Where Could We Ever Get Enough Food In This Deserted Place?
by deacon bob schnell
It is so easy to be negative, isn't it? We all know the challenges the Church faces, and they can seem so overwhelming. Facing what we're facing-- social opposition, financial difficulties, structural problems, declining participation-- we can find ourselves throwing up our hands and saying that there really is no way we can hope to do the work Jesus has asked us to do. It is impossible, we can say, to feed the hungry, care for the stranger, house the homeless, visit those in prison, nurse the sick and do the other things which Jesus commanded. Why work for justice, we find ourselves saying, when nothing will change? There are days we want to just throw in the towel. That's the attitude of Jesus' disciples in today's Gospel (Mt 15: 29-37) when Jesus points out that the great crowd which has been following Him for three days needs to be fed. Impossible, the disciples say. We're in the middle of nowhere and there is no food to be found. Hopeless. Can't be done. The people will just have to fend for themselves. How little things change over 2,000 years. Even when Jesus is with them, the disciples default to the negative, and conclude that the situation with which they are faced is beyond them. And yet, they are wrong.
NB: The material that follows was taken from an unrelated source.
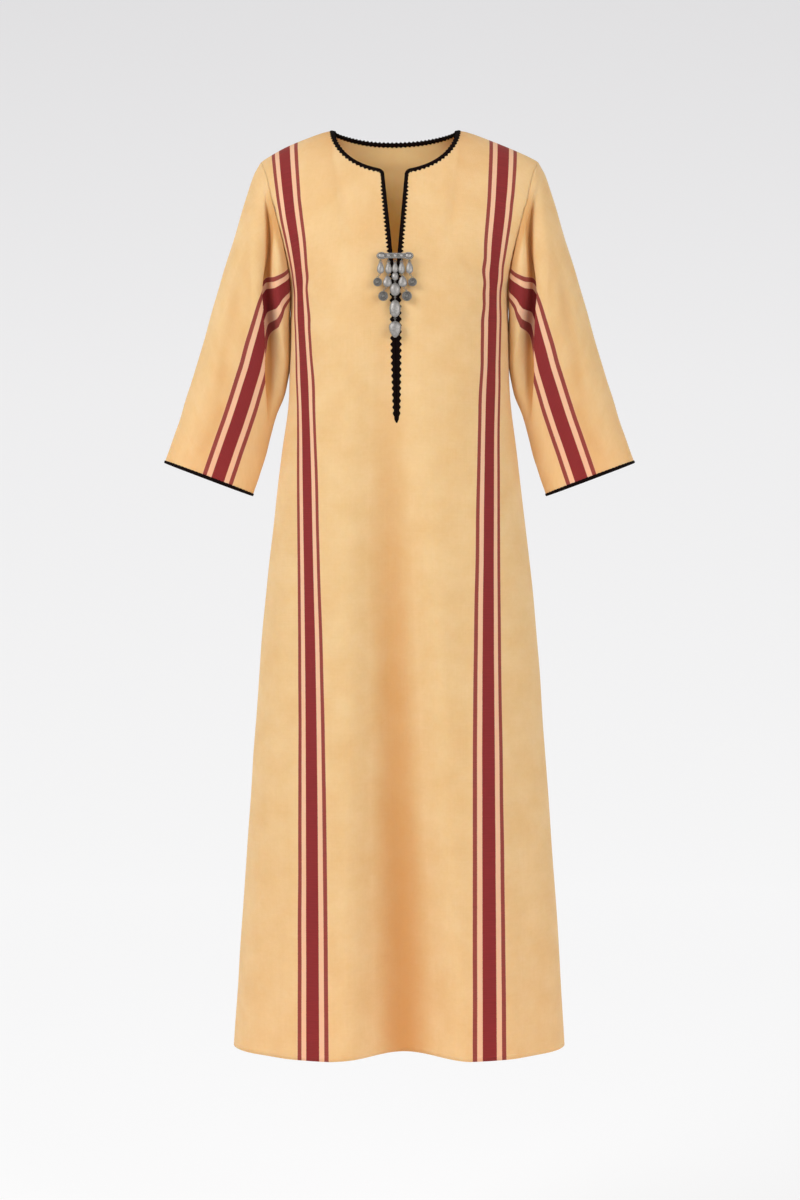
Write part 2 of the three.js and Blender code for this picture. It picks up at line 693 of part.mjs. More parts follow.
// Stations every half scallop: the lips are widest at each scallop's tip
const TANGENT_REACH = 3;
function edgingStations(hand) {
  const path = openingEdge(hand);
  const sheets = [halfPanel(FRONT, frontColumns, hand), halfPanel(BACK, backColumns, hand)];
  const outer = sheets.flatMap((sheet) => trianglesOf(sheet.points, sheet.faces));
  const inner = sheets.flatMap((sheet) => {
    const moved = sheet.points.map((p, i) => p.clone().addScaledVector(sheet.normals[i], -CLOTH));
    return trianglesOf(moved, sheet.faces);
  });
  const lengths = [0];
  for (let i = 1; i < path.length; i++) {
    lengths.push(lengths[i - 1] + path[i].point.distanceTo(path[i - 1].point));
  }
  const total = lengths[lengths.length - 1];
  const placeAt = (mark) => {
    let i = 0;
    while (i < path.length - 2 && lengths[i + 1] < mark) i++;
    return { i, t: clamp((mark - lengths[i]) / (lengths[i + 1] - lengths[i]), 0, 1) };
  };
  const pointAt = (mark) => {
    const { i, t } = placeAt(mark);
    return path[i].point.clone().lerp(path[i + 1].point, t);
  };
  const corner = path.findIndex((place) => place.across !== 0);
  const slit = lengths[corner];
  const slitHalves = 2 * Math.round(slit / SCALLOP.slit);
  const neckHalves = 2 * Math.round((total - slit) / SCALLOP.neck);
  const marks = [];
  for (let i = 0; i < slitHalves; i++) marks.push((slit * i) / slitHalves);
  for (let i = 0; i <= neckHalves; i++) marks.push(slit + ((total - slit) * i) / neckHalves);
  const stations = marks.map((mark, m) => {
    const { i, t } = placeAt(mark);
    const [from, to] = [path[i], path[i + 1]];
    const near = t > 0.5 ? to : from;
    const panel = near.panel;
    const same = from.panel === to.panel;
    const across = same ? THREE.MathUtils.lerp(from.across, to.across, t) : near.across;
    const up = same ? THREE.MathUtils.lerp(from.up, to.up, t) : near.up;
    const edge = pointAt(mark);
    const normal = from.normal.clone().lerp(to.normal, t);
    const tangent = pointAt(mark + TANGENT_REACH).sub(pointAt(mark - TANGENT_REACH)).normalize();
    if (m === marks.length - 1) tangent.set(-hand, 0, 0);
    const onto = tangent.clone().cross(normal).multiplyScalar(hand).normalize();
    const width = read(LIPS, "width", mark, "at") + (m % 2 ? read(LIPS, "height", mark, "at") : 0);
    const far = walk(panel, across, up, hand, onto, width);
    const lipNormal = bodyNormal(panel, far.across, far.up, hand);
    const reach = bodyPoint(panel, far.across, far.up, hand).sub(bodyPoint(panel, across, up, hand));
    const aim = reach.add(edge);
    const lip = nearest(outer, aim);
    const lipInside = nearest(inner, lip.clone().addScaledVector(lipNormal, -CLOTH));
    const edgeInside = edge.clone().addScaledVector(normal, -CLOTH);
    const over = bulge(outer, edge, lip, normal);
    const under = bulge(inner, edgeInside, lipInside, normal.clone().negate());
    return { edge, edgeInside, normal, onto, lip, lipInside, lipNormal, over, under };
  });
  for (const key of ["over", "under"]) {
    const own = stations.map((station) => station[key]);
    stations.forEach((s, i) => (s[key] = Math.max(...own.slice(Math.max(0, i - 1), i + 2))));
  }
  return stations;
}

function neckEdging() {
  const [left, right] = [1, -1].map(edgingStations);
  for (const value of Object.values(left[left.length - 1])) if (value.isVector3) value.x = 0;
  return edgingGeometry([...left, ...right.slice(0, -1).reverse()], false);
}

// The narrow edging round a cuff, on the sleeve's own last ring
const CUFF_LIP = 0.985;
function cuffEdging() {
  const last = SLEEVE_STEPS[SLEEVE_STEPS.length - 2];
  const share = (CUFF_LIP - last) / (1 - last);
  const stations = ringAngles.slice(0, -1).map((angle) => {
    const normal = sleeveNormal(1, angle);
    const edge = sleevePoint(1, angle);
    const edgeInside = edge.clone().addScaledVector(normal, -CLOTH);
    const above = sleevePoint(last, angle);
    const aboveInside = above.clone().addScaledVector(sleeveNormal(last, angle), -CLOTH);
    const lip = above.lerp(edge, share);
    const lipInside = aboveInside.lerp(edgeInside, share);
    const onto = lip.clone().sub(edge).normalize();
    return { edge, edgeInside, normal, onto, lip, lipInside, lipNormal: normal };
  });
  return edgingGeometry(stations, true);
}

// Solids that are joined: a geometry becomes a solid once its shared points are merged
function solidOf(geometry) {
  const bare = geometry.clone();
  bare.deleteAttribute("normal");
  bare.deleteAttribute("uv");
  const merged = mergeVertices(bare, 1e-4);
  const mesh = new wasm.Mesh({
    numProp: 3,
    vertProperties: merged.attributes.position.array,
    triVerts: new Uint32Array(merged.index.array),
  });
  return new wasm.Manifold(mesh);
}

function joined(geometries) {
  const solid = geometries.map(solidOf).reduce((a, b) => a.add(b));
  const mesh = solid.getMesh();
  const geometry = new THREE.BufferGeometry();
  geometry.setAttribute("position", new THREE.BufferAttribute(new Float32Array(mesh.vertProperties), 3));
  geometry.setIndex([...mesh.triVerts]);
  geometry.computeVertexNormals();
  return geometry;
}

// A drop: an egg turned round its upright axis and flattened from front to back
function dropGeometry(drop) {
  const rings = 6;
  const profile = [];
  for (let i = 0; i <= rings; i++) {
    const turn = (Math.PI * i) / rings;
    const egg = (1 + drop.taper * Math.cos(turn)) / (1 + Math.abs(drop.taper) * 0.4);
    const radius = i === 0 || i === rings ? 0 : (drop.wide / 2) * Math.sin(turn) * egg;
    profile.push(new THREE.Vector2(radius, (-drop.high / 2) * Math.cos(turn)));
  }
  const around = 10;
  const geometry = new THREE.LatheGeometry(profile, around).rotateX(Math.PI / 2);
  return geometry.scale(1, drop.deep / drop.wide, 1).translate(drop.x, BAR.y, drop.z);
}

// A straight round link between two places
function linkGeometry(from, to, radius) {
  const length = from.distanceTo(to);
  const way = to.clone().sub(from).normalize();
  const turn = new THREE.Quaternion().setFromUnitVectors(new THREE.Vector3(0, 1, 0), way);
  const middle = from.clone().add(to).multiplyScalar(0.5);
  const geometry = new THREE.CylinderGeometry(radius, radius, length, 6).applyQuaternion(turn);
  return geometry.translate(middle.x, middle.y, middle.z);
}

// Rings are closed rounds of wire. A strand's ring hangs through the bar's ring below its middle.
function ringGeometry(x, z, acrossBar) {
  const geometry = new THREE.TorusGeometry(RING.radius, RING.wire, 5, 8);
  if (acrossBar) geometry.rotateY(Math.PI / 2);
  else geometry.rotateX(Math.PI / 2);
  return geometry.translate(x, BAR.y, z);
}
const STRAND_RING_Z = HINGE_Z - 2 * RING.radius + 2 * RING.wire + RING.play;

function strandGeometry(strand) {
  const links = strand.drops.slice(1).map((drop, i) => {
    const above = strand.drops[i];
    const from = new THREE.Vector3(above.x, BAR.y, above.z);
    return linkGeometry(from, new THREE.Vector3(drop.x, BAR.y, drop.z), LINK_RADIUS);
  });
  return joined([ringGeometry(strand.x, STRAND_RING_Z, false), ...strand.drops.map(dropGeometry), ...links]);
}

// The bar: a flattened rod with an oval at each end, three bosses, a ring for each strand, and two
// short posts behind it that stand on the edging beside the slit
function barGeometry() {
  const rod = new THREE.CylinderGeometry(1, 1, 2 * BAR.half, 12).rotateZ(Math.PI / 2);
  rod.scale(1, BAR.deep, BAR.high).translate(0, BAR.y, BAR.z);
  const pieces = [rod];
  for (const side of [-1, 1]) {
    const oval = new THREE.SphereGeometry(1, 10, 7).scale(BAR_ENDS.wide, BAR_ENDS.deep, BAR_ENDS.high);
    pieces.push(oval.translate(side * BAR_ENDS.x, BAR.y, BAR.z));
    const seat = bodyPoint(FRONT, 0.03, upNear(BAR.z), 1);
    const back = seat.y - EDGING.gap - EDGING.wall - SEAM - 0.2;
    const from = new THREE.Vector3(side * STAND_OFF.x, back, BAR.z);
    const to = new THREE.Vector3(side * STAND_OFF.x, BAR.y, BAR.z);
    pieces.push(linkGeometry(from, to, STAND_OFF.radius));
  }
  for (const x of BOSSES) {
    const boss = new THREE.SphereGeometry(BOSS_RADIUS, 8, 5).scale(1, 1, 1.1);
    pieces.push(boss.translate(x, BAR.y - 0.8, BAR.z));
  }
  for (const strand of allStrands) pieces.push(ringGeometry(strand.x, HINGE_Z, true));
  return joined(pieces);
}

// How far up the front a height lies, near the middle
function upNear(z) {
  if (z <= CHEST_Z) return heightShare(z);
  const lift = (z - CHEST_Z) / (crownLine(FRONT, 0) - CHEST_Z);
  return 1 - Math.sqrt(1 - lift);
}

// The strands on both sides of the middle one
const sideName = { 1: "left", "-1": "right" };
const allStrands = STRANDS.flatMap((strand) => {
  if (strand.x === 0) return [strand];
  return [1, -1].map((side) => ({
    name: `${strand.name}_${sideName[side]}`,
    x: strand.x * side,
    drops: strand.drops.map((drop) => ({ ...drop, x: drop.x * side })),
  }));
});

function meshOf(name, geometry, material) {
  const mesh = new THREE.Mesh(geometry, material);
  mesh.name = name;
  return mesh;
}

const sleeve = sleeveGeometry();
const cuff = cuffEdging();
const BROOCH_X = leanAt(0, BAR.z);
const dress = new THREE.Group();
dress.add(
  meshOf("front_upper_left", leaned(frontPart(frontColumns, 1, true)), CLOTH_COLOUR),
  meshOf("front_upper_right", leaned(frontPart(frontColumns, -1, true)), CLOTH_COLOUR),
  meshOf("front_skirt_left", leaned(frontPart(frontColumns, 1, false)), CLOTH_COLOUR),
  meshOf("front_skirt_right", leaned(frontPart(frontColumns, -1, false)), CLOTH_COLOUR),
  meshOf("back", leaned(backGeometry(backColumns)), CLOTH_COLOUR),
  meshOf("sleeve_left", sleeve, CLOTH_COLOUR),
  meshOf("sleeve_right", mirrored(sleeve), CLOTH_COLOUR),
  meshOf("neck_edging", leaned(neckEdging()), BLACK_THREAD),
  meshOf("cuff_edging_left", cuff, BLACK_THREAD),
  meshOf("cuff_edging_right", mirrored(cuff), BLACK_THREAD),
  meshOf("brooch_bar", barGeometry().translate(BROOCH_X, 0, 0), METAL),
  ...allStrands.map((s) => meshOf(s.name, strandGeometry(s).translate(BROOCH_X, 0, 0), METAL)),
);

export default dress;
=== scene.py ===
import math

import bpy
import numpy as np
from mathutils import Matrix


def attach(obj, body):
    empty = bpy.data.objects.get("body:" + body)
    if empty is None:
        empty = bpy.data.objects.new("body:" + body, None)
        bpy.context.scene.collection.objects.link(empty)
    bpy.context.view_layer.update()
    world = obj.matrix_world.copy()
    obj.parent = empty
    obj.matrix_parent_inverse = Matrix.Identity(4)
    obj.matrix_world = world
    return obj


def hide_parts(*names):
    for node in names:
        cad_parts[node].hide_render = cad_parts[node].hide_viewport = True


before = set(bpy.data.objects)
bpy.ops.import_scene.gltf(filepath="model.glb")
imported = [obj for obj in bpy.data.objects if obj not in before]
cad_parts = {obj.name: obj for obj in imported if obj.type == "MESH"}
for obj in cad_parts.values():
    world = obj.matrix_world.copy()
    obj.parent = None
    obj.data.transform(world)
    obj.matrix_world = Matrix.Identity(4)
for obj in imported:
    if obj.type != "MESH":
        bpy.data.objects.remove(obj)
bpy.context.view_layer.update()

# The view: straight from the front at the height of the hips, from 3.6 metres, which gives 1.5 mm a
# pixel in the plane of the shoulders.
lens = bpy.data.cameras.new("view")
lens.lens = 72
lens.sensor_width = 36
view = bpy.data.objects.new("view", lens)
view.location = (0.00075, -3.6, -0.699)
view.rotation_euler = (math.pi / 2, 0, 0)
bpy.context.scene.collection.objects.link(view)
bpy.context.scene.camera = view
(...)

In some way which is beyond our understanding the disciples are given seven loaves of bread and a few fish to pass out, and it becomes enough to feed a huge crowd and leave seven baskets of left-overs. We're wrong too, I think, when we want to throw up our hands and say our problems are so big that we can't overcome them, can't do the work Jesus has given us to do. Sure, there are big problems-- always have been and always will be. We're flawed humans. Look back at Church history if you want that verified. Sexual abuse of minors-- the Didache, one of our earliest documents (from the 100's) specifically calls that out as a problem. But if we trust in the Lord and set our hands to work, we'll be amazed at what we can accomplish. Jesus wants us to be successful in caring for His creation. He wants His Church to grow. But He has to use us, and we have to get over our instinct to be negative and get out and do what we can. Who knows where the food will come from, or how we will have the energy for the work to be done. But it will be there, just as it was there for the disciples. We just have to believe.